**Requirement**
Everything from the first line down to the line containing "return abs(turn) >" should be reproduced exactly; please include nothing else.

Object modeling scripts:
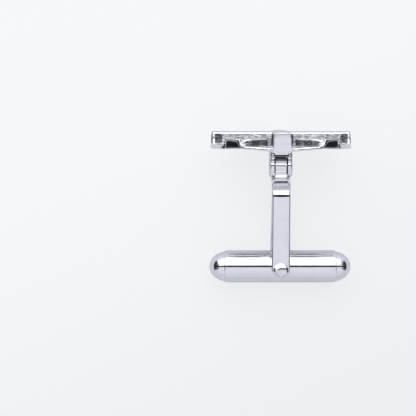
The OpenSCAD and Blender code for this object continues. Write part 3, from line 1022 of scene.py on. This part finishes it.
def on_crest(p):
    """Whether a point of the plain solid is on the outer side of the bends or of the arch between them."""
    return p.y > CREST_FROM and p.z > LEG_OUT - STRIP_T and (p - BEND_AT).yz.length > BEND_R - CLOSE


def long_edge(a, b, turn):
    return abs(turn) > ARM_SHARP and (a - pivot).xy.length > RIVET_ROOM


crest = sorted({(round(v.co.y, DIGITS), round(v.co.z, DIGITS)) for v in arm.data.vertices if on_crest(v.co)})
crest = [CREST_START] + [(y, z) for y, z in crest if y > BEND_AT.y - PAST_START]
round_edges(arm, long_edge, width=0.24, segments=6, clamp=False, profile=0.38)
cuts = [((0, BEND_AT.y + FIRST_CUT + CUT_STEP * step, 0), (0, 1, 0)) for step in range(CUTS)]
cuts += [((CROSS_CUT_STEP * step, 0, 0), (1, 0, 0)) for step in range(-CROSS_CUTS, CROSS_CUTS + 1)]
open_mesh(arm)
for at, facing in cuts:
    bpy.ops.mesh.select_all(action="SELECT")
    bpy.ops.mesh.bisect(plane_co=at, plane_no=facing)
bpy.ops.object.mode_set(mode="OBJECT")
print("arm cut into", len(arm.data.polygons), "faces")

# %% [markdown]
# ## The arm, filed and bent by hand
# A file has left a flat across both bends, which shines as a bright band, and the rear leg leans over a
# little, as bending by hand leaves it. The rule moves each point of a bend from the height of the
# plain bend to that of the filed one, and fades the flat out towards the strip's edges.

# %% Arm strip: the file's flat and the rear leg's lean
FILE_LINE = [(-0.12, LEG_OUT), (0.1, LEG_OUT - 0.014), (0.52, LEG_OUT - 0.096), (0.8, LEG_OUT - 0.2144)]
BLUR_STEP, BLUR_STEPS = 0.03, 3
FILE_BLUR = [BLUR_STEP * k for k in range(-BLUR_STEPS, BLUR_STEPS + 1)]
FILED_FROM, FILED_TO, OUTER_SKIN, SKIN_GROWTH, BEND_INSIDE = -0.15, 1.0, 0.45, 0.3, 0.3
FLAT_FULL, FLAT_LOSS, HALF_STRIP = 0.92, 0.75, 1.25
REAR_LEAN, LEAN_DEPTH = 0.2, (0.5, -2.3)
DULL_FROM = (-3.0, -2.6)
ARM_CREASE = math.radians(35)


def line_height(points, y):
    """Height at y of a line through points that are sorted along y."""
    for (y0, z0), (y1, z1) in zip(points, points[1:]):
        if y <= y1:
            return z0 + (z1 - z0) * (y - y0) / (y1 - y0)
    return points[-1][1]


def filed_height(u, flat):
    """Height of the bend at u past its start, with the file's flat where it faces straight up."""
    round_z = LEG_OUT - BEND_R + math.sqrt(BEND_R ** 2 - max(u, 0) ** 2)
    if not FILE_LINE[0][0] < u < FILE_LINE[-1][0]:
        return round_z
    file_z = sum(line_height(FILE_LINE, u + shift) / len(FILE_BLUR) for shift in FILE_BLUR)
    return round_z + (file_z - round_z) * flat


def filed(p):
    u = p.y - BEND_AT.y
    lean = REAR_LEAN * fade(p.z, *LEAN_DEPTH) * min(max(1 + u / (BEND_AT.y - pivot.y), 0), 1)
    outer = abs(p.z) > LEG_OUT - OUTER_SKIN - SKIN_GROWTH * max(u, 0)
    off_bend = (p - BEND_AT * Vector((0, 1, side(p.z)))).yz.length
    if not (FILED_FROM < u < FILED_TO and outer) or off_bend < BEND_R - BEND_INSIDE:
        return Vector((lean, 0, 0))
    flat = FLAT_FULL - FLAT_LOSS * (p.x / HALF_STRIP) ** 2
    return Vector((lean, 0, (filed_height(u, flat) - line_height(crest, p.y)) * side(p.z)))


press(arm, filed)
point_values(arm, "matte", lambda v: fade(v.co.y, *DULL_FROM))
pick(arm)
bpy.ops.object.shade_smooth_by_angle(angle=ARM_CREASE)
seat(arm, ARM, "arm", ["u_arm"], arm_silver)

# %% [markdown]
# ## The tube of the bar
# The middle of the torpedo bar is a tube whose ends are rounded over by burnishing, so a fine dark seam shows
# beside each cap. Its wall could come from a Solidify modifier, but turned in one path, out along the skin
# and back through the bore, it has its true thickness and clean ends.

# %% Bar tube
BAR_R = 2.18
BORE_R = 1.73
TUBE_HALF = 7.59
SHOULDER_LEN, SHOULDER_DROP, SHOULDER_LIP = 0.55, 0.17, 0.05
TURN_STEP, TURN_STEPS = 8, 12
turns = [math.radians(TURN_STEP * step) for step in range(TURN_STEPS)]
shoulder = [(TUBE_HALF - SHOULDER_LEN * (1 - math.cos(a)), BAR_R - SHOULDER_DROP * (1 - math.sin(a)))
            for a in turns]
tube_end = [(TUBE_HALF, BORE_R), (TUBE_HALF, BAR_R - SHOULDER_DROP - SHOULDER_LIP)]
tube_end += shoulder + [(TUBE_HALF - SHOULDER_LEN, BAR_R)]
tube = turn_piece("bar_tube_turned", both_ends(tube_end) + tube_end[:1])
seat(tube, BAR, "bar", ["bar_tube"], bar_silver)

# %% [markdown]
# ## The caps
# Each cap is a thin dome on a short skirt, with a spigot that is pressed into the tube. A half ball would be
# nearly right, but the real dome meets the tube at a slight angle. So its outline is a stretched arc that
# stops at 80 degrees, and only its inside is a plain half ball.

# %% Caps and the springs' steel
CAP_R = 2.0
CAP_TURN = 80
CAP_LENGTH = 1.98
CAP_SEAM, CAP_LIP = 0.02, 0.03
CAP_SKIRT = 0.1
SPIGOT_R, SPIGOT_IN, SPIGOT_LEN = 1.72, 1.47, 0.8
CAVITY_R = 1.53
CAP_BACK = math.cos(math.radians(CAP_TURN))
dome = [(TUBE_HALF + CAP_SEAM + (x - CAP_BACK) * CAP_LENGTH / (1 - CAP_BACK),
         r * CAP_R / math.sin(math.radians(CAP_TURN))) for x, r in arc(0, 1, start=0, end=CAP_TURN, steps=28)]
spigot = [(TUBE_HALF, CAP_R - CAP_LIP), (TUBE_HALF, SPIGOT_R), (TUBE_HALF - SPIGOT_LEN, SPIGOT_R),
          (TUBE_HALF - SPIGOT_LEN, SPIGOT_IN), (TUBE_HALF + CAP_SKIRT, SPIGOT_IN)]
cavity = arc(TUBE_HALF + CAP_SKIRT, CAVITY_R, start=90, end=0, steps=16)
for name, node in (("end_cap_domed_right", "end_cap_right"), ("end_cap_domed_left", "end_cap_left")):
    cap = turn_piece(name, dome + spigot + cavity)
    if node == "end_cap_left":
        cap.data.transform(Matrix.Rotation(math.pi, 4, "Z"))
    seat(cap, BAR, "bar", [node], bar_silver)

for node in ("leaf_spring_upper", "leaf_spring_lower"):
    frame["nodes"][node].data.materials.clear()
    frame["nodes"][node].data.materials.append(spring_steel)

# %% [markdown]
# ## The table
# The cufflink lies on pale paper that keeps its soft shadow. Lit paper alone would turn grey in places, so
# most of what the camera sees of it is a plain glow that runs from grey-white to white, and metal sees a
# darker one, as it would on a small sheet in a larger room.

# %% Table
TABLE_SIZE = 3.0
PAPER_GLOW, PAPER_DIM = 0.85, 0.5
PAPER_GREY, PAPER_WHITE = (0.80, 0.815, 0.84), (0.90, 0.915, 0.93)
GLOW_GREY, GLOW_WHITE = (0.86, 0.875, 0.90), (0.92, 0.93, 0.945)
PAPER_IN_METAL = (0.42, 0.43, 0.47, 1)
PAPER_ROUGH, PAPER_SHINE = 0.9, 0.1
WHITER_SLANT, WHITER_FROM = 0.5, (-0.045, 0.03)

clear_bench()
bpy.ops.mesh.primitive_plane_add(size=TABLE_SIZE, location=(0, 0, 0))
table = bpy.context.object
table.name = "table"


def glowing(tree, colour):
    node = add_node(tree, "Emission")
    feed(tree, colour, node.inputs["Color"])
    return node.outputs["Emission"]


def blended(tree, share, first, second):
    node = add_node(tree, "MixShader")
    for index, value in enumerate((share, first, second)):
        feed(tree, value, node.inputs[index])
    return node.outputs["Shader"]


def table_paper():
    material = bpy.data.materials.new("table_paper")
    material.use_nodes = True
    tree = material.node_tree
    shader = tree.nodes["Principled BSDF"]
    shader.inputs["Roughness"].default_value = PAPER_ROUGH
    shader.inputs["Specular IOR Level"].default_value = PAPER_SHINE
    split = add_node(tree, "SeparateXYZ")
    feed(tree, add_node(tree, "TexCoord").outputs["Object"], split.inputs[0])
    across = math_node(tree, "MULTIPLY", split.outputs["X"], WHITER_SLANT)
    slope = math_node(tree, "SUBTRACT", split.outputs["Y"], across)
    whiter = span(tree, slope, *WHITER_FROM)
    feed(tree, mix_colour(tree, whiter, PAPER_GREY, PAPER_WHITE), shader.inputs["Base Color"])
    glow = glowing(tree, mix_colour(tree, whiter, GLOW_GREY, GLOW_WHITE))
    seen = add_node(tree, "LightPath").outputs
    by_camera = math_node(tree, "MULTIPLY", seen["Is Camera Ray"], PAPER_GLOW)
    by_metal = math_node(tree, "MULTIPLY", seen["Is Glossy Ray"], PAPER_DIM)
    paper = blended(tree, by_camera, shader.outputs["BSDF"], glow)
    paper = blended(tree, by_metal, paper, glowing(tree, PAPER_IN_METAL))
    feed(tree, paper, tree.nodes["Material Output"].inputs["Surface"])
    return material


table.data.materials.append(table_paper())
print("table of", TABLE_SIZE, "m")

# %% [markdown]
# ## The room
# Polished silver shows nothing but its room, so the room is the real paint here. It could be a studio of real
# cards and walls, but the world's colour by direction does the same: a lilac-grey card all round, a thin dark
# gap where the camera looks in, and ragged dark ends, which show as the dark stars in the caps.

# %% Room
LILAC = (0.78, 0.80, 0.86)
LILAC_LOW = (0.60, 0.62, 0.68)
SHADE = (0.035, 0.036, 0.042)
ROOM_SEEN = (0.86, 0.875, 0.89)
GAP, GAP_AT_ENDS, GAP_WIDENS, GAP_EDGE = 0.11, 0.275, (0.82, 0.96), (-0.02, 0.02)
RAGGEDNESS, DARK_FROM, DARK_BETWEEN = 0.9, (1.22, 1.27), ((-0.5, -0.3), (0.7, 0.5))
LILAC_FALL = (-1.9, -0.1)

world = bpy.data.worlds.new("studio_room")
bpy.context.scene.world = world
world.use_nodes = True
room = world.node_tree
backdrop = room.nodes["Background"]
direction = add_node(room, "TexCoord").outputs["Generated"]
split = add_node(room, "SeparateXYZ")
feed(room, direction, split.inputs[0])
forward = split.outputs["Y"]
sweep = math_node(room, "ARCTAN2", forward, split.outputs["Z"])
aside = math_node(room, "ABSOLUTE", split.outputs["X"])

gap_width = span(room, aside, *GAP_WIDENS, GAP, GAP_AT_ENDS)
gap = math_node(room, "SUBTRACT", gap_width, math_node(room, "ABSOLUTE", sweep))
in_gap = span(room, gap, *GAP_EDGE)
ragged = noise(room, direction, scale=6.0, rough=0.75)
far = math_node(room, "MULTIPLY_ADD", ragged, RAGGEDNESS, aside)
at_end = span(room, far, *DARK_FROM)
for low, high in DARK_BETWEEN:
    at_end = math_node(room, "MULTIPLY", at_end, span(room, forward, low, high))
dark = math_node(room, "MAXIMUM", in_gap, at_end)
card = mix_colour(room, span(room, sweep, *LILAC_FALL), LILAC_LOW, LILAC)
shaded = mix_colour(room, dark, card, SHADE)
by_camera = add_node(room, "LightPath").outputs["Is Camera Ray"]
feed(room, mix_colour(room, by_camera, shaded, ROOM_SEEN), backdrop.inputs["Color"])
backdrop.inputs["Strength"].default_value = 1.0
print("room:", len(room.nodes), "nodes")

# %% [markdown]
# ## The softbox
# One broad lamp stands above and behind the face and draws the white bands along the bar and the bends. A
# point or a sun would make a hard glint instead. Its size follows from the two angles that it fills.

# %% Softbox
def softbox(name, sweep_low, sweep_high, width, distance, strength, drift):
    """A lamp that fills the sweep between two angles, counted from straight up towards the face."""
    middle = (sweep_low + sweep_high) / 2
    height = 2 * distance * math.tan((sweep_high - sweep_low) / 2)
    light = bpy.data.lights.new(name, "AREA")
    light.shape = "RECTANGLE"
    light.size = width
    light.size_y = height
    light.energy = strength * math.pi * width * height
    lamp = bpy.data.objects.new(name, light)
    bpy.context.scene.collection.objects.link(lamp)
    lamp.location = (drift, distance * math.sin(middle), distance * math.cos(middle))
    lamp.rotation_euler = (-middle, 0, 0)
    print(name, "of", width, "by", round(height, 3), "m")


softbox("softbox", sweep_low=math.radians(9), sweep_high=math.radians(64), width=0.7, distance=0.35,
        strength=1.25, drift=-0.06)

# %% [markdown]
# ## The camera
# A long lens looks almost straight down, as in a product photo: a short one would splay the face and the bar.
# It stands a little to the left of what it aims at, so a sliver of the rear leg shows.

# %% Camera
FRAME_WIDTH = 56.4 * MM
DISTANCE = 0.5
AIM_X, EYE_X, AIM_Y, AIM_Z = -9.8 * MM, -21.8 * MM, -0.3 * MM, 4 * MM
SENSOR = 36.0
NEAREST, FARTHEST = 0.01, 10.0
centre_y = (cad_box[0].y + cad_box[1].y) / 2 + AIM_Y
aim = Vector((AIM_X, centre_y, AIM_Z))
eye = Vector((EYE_X, centre_y, AIM_Z + DISTANCE))
lens = bpy.data.cameras.new("camera")
lens.sensor_width = SENSOR
lens.lens = SENSOR * DISTANCE / FRAME_WIDTH
lens.clip_start = NEAREST
lens.clip_end = FARTHEST
camera = bpy.data.objects.new("camera", lens)
bpy.context.scene.collection.objects.link(camera)
camera.location = eye
back = (eye - aim).normalized()
right = Vector((0, 1, 0)).cross(back).normalized()
camera.rotation_euler = Matrix((right, back.cross(right), back)).transposed().to_euler()
bpy.context.scene.camera = camera
bpy.context.scene.view_settings.view_transform = "Standard"
print("lens", round(lens.lens), "mm at", DISTANCE, "m")
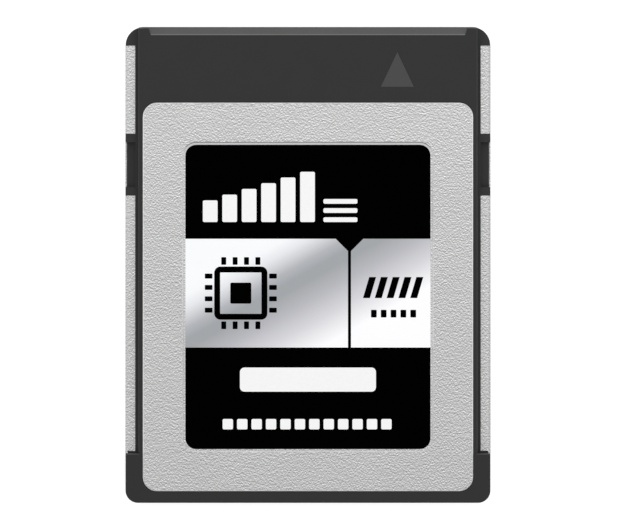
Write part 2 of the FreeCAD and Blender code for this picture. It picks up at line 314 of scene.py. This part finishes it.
# How much brighter or darker each place of the steel is, and how much of the grain it has
def steelPlaces(finish):
    plate, label = inMillimetres("top_cover")[1], inMillimetres("label")[1]
    x, y, z = finish.axes(finish.coordinates())
    across, forwards, up = finish.facing()
    beside, below = abs(x) - plate.x, z - plate.z
    folded = beside.between(*steel["folded"])
    slope = up.between(*steel["slope"])
    rim = slope * up.between(*steel["steep"]) * (1.0 - folded)
    rear = (-forwards).between(*steel["turned"]) * y.between(*steel["rearFrom"])
    outer = abs(across).between(*steel["turned"]) * beside.between(*steel["outer"])
    left, right = steel["bend"]
    bend = slope * folded * (across.between(*steel["bendFaces"]) * (right - left) + left)
    sunk = below.between(*steel["sunkBelow"]) * below.between(*steel["sunkAbove"]) * (1.0 - folded)
    smooth = sunk * (y - label.y).between(*steel["smooth"])
    rims = rim * (rear * steel["rimRear"] + outer * steel["rimOuter"] + steel["rim"])
    brighter = rims + bend + sunk * steel["sunk"] + folded * steel["sides"]
    return brighter, (1.0 - rim) * (1.0 - smooth)


def steelFinish(name):
    finish = Finish(name, Metallic=1.0)

    def ridges(shift):
        place = finish.coordinates(middle=(0, shift, 0), stretch=(steel["squeeze"], 1, 1))
        return finish.noise(place, steel["ridges"], detail=1.0, distortion=steel["twist"])

    brighter, grained = steelPlaces(finish)
    lit = ridges(steel["reach"]) - ridges(-steel["reach"])
    cloud = finish.noise(finish.coordinates(), steel["clouds"])
    drift = finish.axes(finish.coordinates())[1] * steel["drift"] + 1.0
    face = lit * grained * steel["litSides"] + 1.0
    tone = face * face * cloud.around(1.0, steel["cloudTone"]) * (brighter + 1.0)
    finish.give("Base Color", tone * drift * steel["tone"])
    finish.give("Roughness", cloud.around(steel["roughness"], steel["cloudRoughness"]))
    finish.bump((ridges(0) - 0.5) * grained, steel["relief"])
    return finish


dress(["top_cover", "bottom_cover"], steelFinish("stampedSteel"))


# Moulded plastic of the frame: satin black with a fine spark-eroded grain
shell = {
    "tone": 0.0149,
    "drift": 0.005,                             # how much paler each millimetre towards the front is
    "bevel": 0.062,                             # how much paler the polished front bevel is
    "bevelFaces": ((0.4, 0.5), (0.6, 0.75)),    # how far it looks forwards and up
    "ridge": 0.135,                             # and the narrow slope at its upper edge
    "ridgeFaces": ((0.2, 0.28), (0.85, 0.93)),
    "ridgeFrom": (-1.25, -0.95),                # mm from the front edge
    "low": 0.0085,                              # and the level tops of the rails and the notches
    "lowFaces": (0.7, 0.9),
    "lowFrom": (0.4, 0.1),                      # mm above the top of the folded sides
    "roughness": 0.45,
    "shine": 0.28,
    "grain": 9.0,                               # per mm
    "grainTone": 0.3,
    "grainRoughness": 0.1,
    "patches": 0.5,                             # per mm
    "patchTone": 0.2,
    "patchRoughness": 0.06,
    "relief": 0.004,                            # mm
}


# How much paler than the plain plastic each place of the frame is
def shellPlaces(finish, y, z):
    forwards, up = finish.facing()[1:]
    front, sides = inMillimetres("frame")[1].y, inMillimetres("bottom_cover")[1].z

    def slope(ahead, above):
        return forwards.between(*ahead) * up.between(*above)

    bevel = slope(*shell["bevelFaces"])
    ridge = slope(*shell["ridgeFaces"]) * (y - front).between(*shell["ridgeFrom"])
    low = (z - sides).between(*shell["lowFrom"]) * up.between(*shell["lowFaces"])
    return bevel * shell["bevel"] + ridge * shell["ridge"] + low * shell["low"]


def shellFinish(name):
    finish = Finish(name, Specular_IOR_Level=shell["shine"])
    place = finish.coordinates()
    grain = finish.noise(place, shell["grain"], detail=3)
    patch = finish.noise(place, shell["patches"])
    y, z = finish.axes(place)[1:]
    tone = shellPlaces(finish, y, z) + (y * shell["drift"] + 1.0) * shell["tone"]
    mottle = grain.around(1.0, shell["grainTone"]) + patch.around(0.0, shell["patchTone"])
    finish.give("Base Color", mottle * tone)
    roughness = grain.around(shell["roughness"], shell["grainRoughness"])
    finish.give("Roughness", roughness + patch.around(0.0, shell["patchRoughness"]))
    finish.bump(grain, shell["relief"])
    return finish


dress(["frame"], shellFinish("framePlastic"))


# Foil of the label: a soft dark streak runs across it, bright to both sides
foil = {
    "middle": (-0.65, -1.22, 0),    # mm, on the streak
    "turn": 29.2,                   # degrees from the width
    "reach": (-4.0, 6.0),           # mm across the streak, below and above
    "stops": [
        (0.0, (0.92, 0.928, 0.945)),
        (0.06, (0.905, 0.913, 0.932)),
        (0.15, (0.775, 0.782, 0.81)),
        (0.29, (0.445, 0.457, 0.483)),
        (0.37, (0.359, 0.374, 0.392)),
        (0.44, (0.36, 0.372, 0.391)),
        (0.59, (0.479, 0.481, 0.512)),
        (0.75, (0.657, 0.656, 0.687)),
        (0.96, (0.955, 0.952, 0.967)),
    ],
    "roughness": 0.32,
    "grain": 12.0,                  # per mm
    "grainRoughness": 0.06,
    "grainStretch": (1, 0.2, 1),
}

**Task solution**
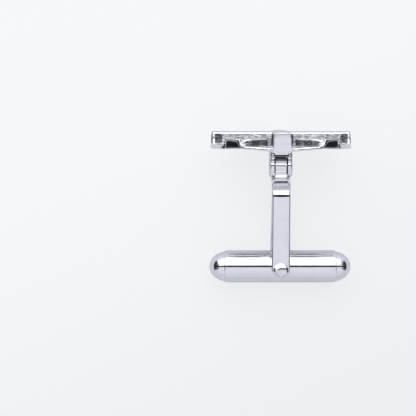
The OpenSCAD and Blender code for this object continues. Write part 3, from line 1022 of scene.py on. This part finishes it.
def on_crest(p):
    """Whether a point of the plain solid is on the outer side of the bends or of the arch between them."""
    return p.y > CREST_FROM and p.z > LEG_OUT - STRIP_T and (p - BEND_AT).yz.length > BEND_R - CLOSE


def long_edge(a, b, turn):
    return abs(turn) > ARM_SHARP and (a - pivot).xy.length > RIVET_ROOM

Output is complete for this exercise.